Olim enim dum suborta essent scismata, cicius apponebantur remedia nedum per patres spirituales sed eciam principes seculares.

Once upon a time, when schisms would spring up, the remedies were more quickly applied, not only by spiritual fathers but also by secular princes.

Thomas Ebendorfer, Tractatus de schismatibus, after 1451.
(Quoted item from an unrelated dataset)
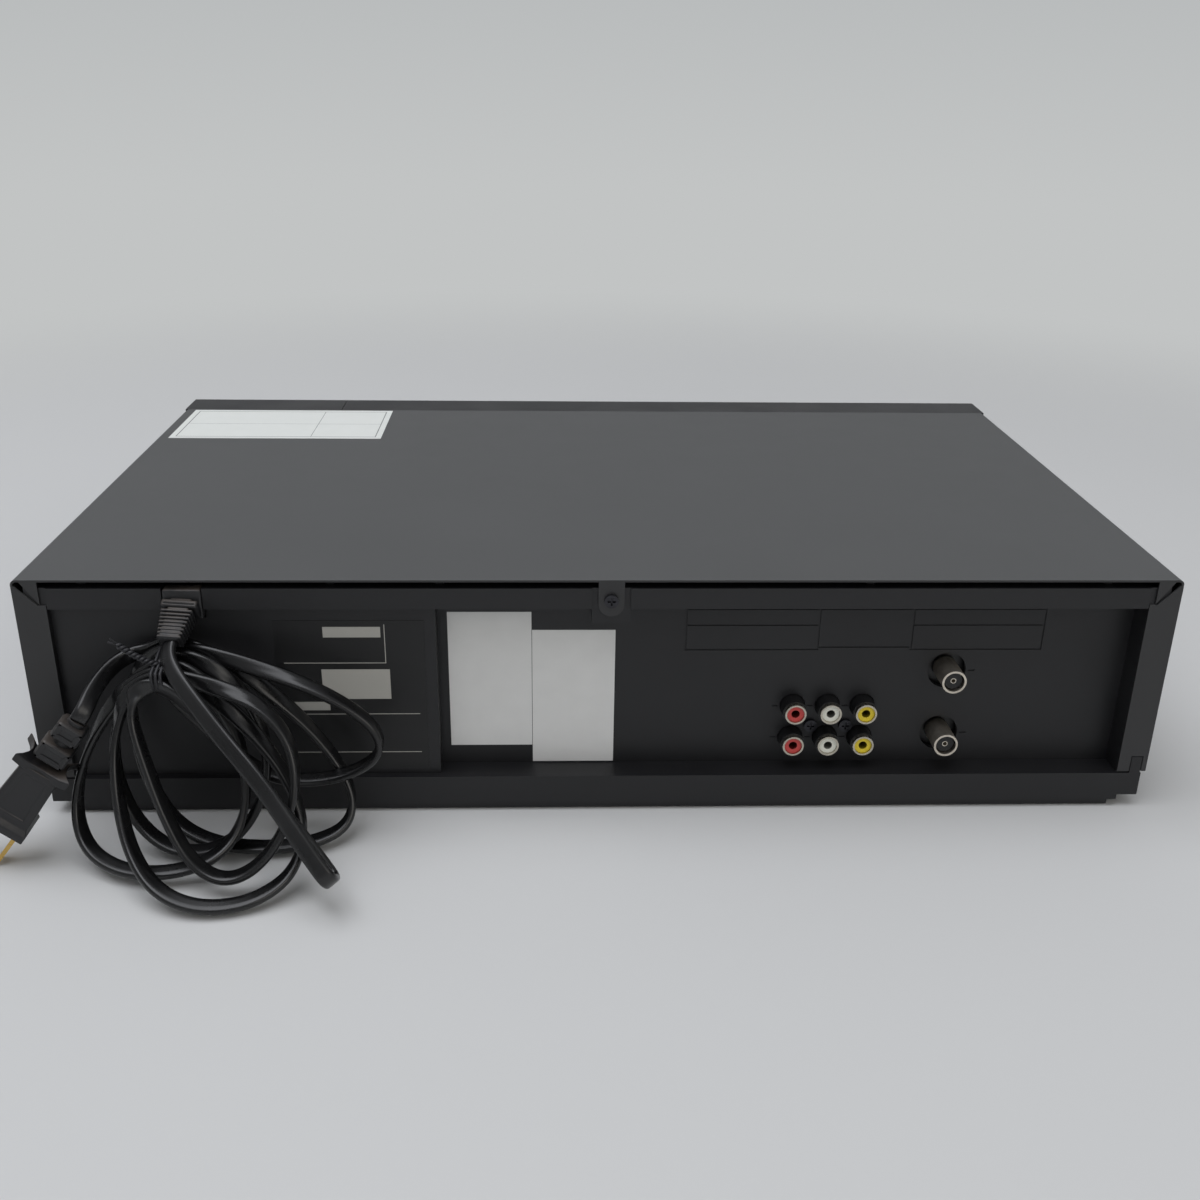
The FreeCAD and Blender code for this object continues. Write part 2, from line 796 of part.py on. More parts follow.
# A cross-head screw: head, threaded shank and the cross recess
def screw(axis, centre, seat, outward):
    head_end = "%s + (%d) * screwHeadHeight" % (seat, outward)
    tip = "%s - (%d) * screwLength" % (seat, outward)
    recess = "%s - (%d) * 0.3" % (seat, outward)
    if outward > 0:
        head = rod(axis, centre, "%s to %s" % (seat, head_end), "screwHeadRadius")
        shank = rod(axis, centre, "%s to %s" % (tip, seat), "screwRadius")
        span = "%s to %s + 1" % (recess.replace("- (1) * 0.3", "+ 0.5"), head_end)
    else:
        head = rod(axis, centre, "%s to %s" % (head_end, seat), "screwHeadRadius")
        shank = rod(axis, centre, "%s to %s" % (seat, tip), "screwRadius")
        span = "%s - 1 to %s - 0.5" % (head_end, seat)
    arms = []
    across = {"x": "yz", "y": "xz", "z": "xy"}[axis]
    for long_axis in across:
        spans = {axis: span}
        for name, text in zip(across, centre):
            reach = 1.5 if name == long_axis else 0.35
            spans[name] = "%s - %g to %s + %g" % (text, reach, text, reach)
        arms.append(box(spans["x"], spans["y"], spans["z"]))
    return cut(fuse(head, shank), *arms)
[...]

Petrus Zwicker lived in times that were profoundly characterized by the Great Schism (1378–1417), a division that occurred in the papal election of 1378, leading to the election of two (and eventually three) rival popes in Rome and Avignon. In 1395, when Zwicker wrote the Cum dormirent homines, there were no foreseeable prospects of unification. Indeed, it seemed possible that the Church would remain permanently divided. In previous chapters I have suggested that certain features in Zwicker's writing, above all the endeavour to find a basis for the Church's doctrine and practices in the Scriptures alone, were a reaction to the uncertainty of the times. In this chapter I explore how Zwicker contributed to dealing with this uncertainty.

Even the fundamental principles of the Church and its hierarchy were undermined and questioned in the course of the Schism: the floor was open to both radical and revisionist opinions. People, laity and the clergy alike, without any connection to dissident groups, criticized practices they considered to be vain, novel additions or corruption in the Church. The translation of Zwicker's treatise by Ulrich von Pottenstein and the anti-Waldensian declarations in Johlin of Vodňany's sermons in particular are directed at such practices. There was a danger of slipping into Waldensian heresy when overtly criticizing the Church and the clergy. The refutation of heretical beliefs was thus more than an attack on an enemy of the late medieval Church. It was part of a process of keeping intact and in their right place the constituent elements of its wobbling spiritual geography, the dissidents, the good Catholic laypeople, the clergy and Mother Church herself.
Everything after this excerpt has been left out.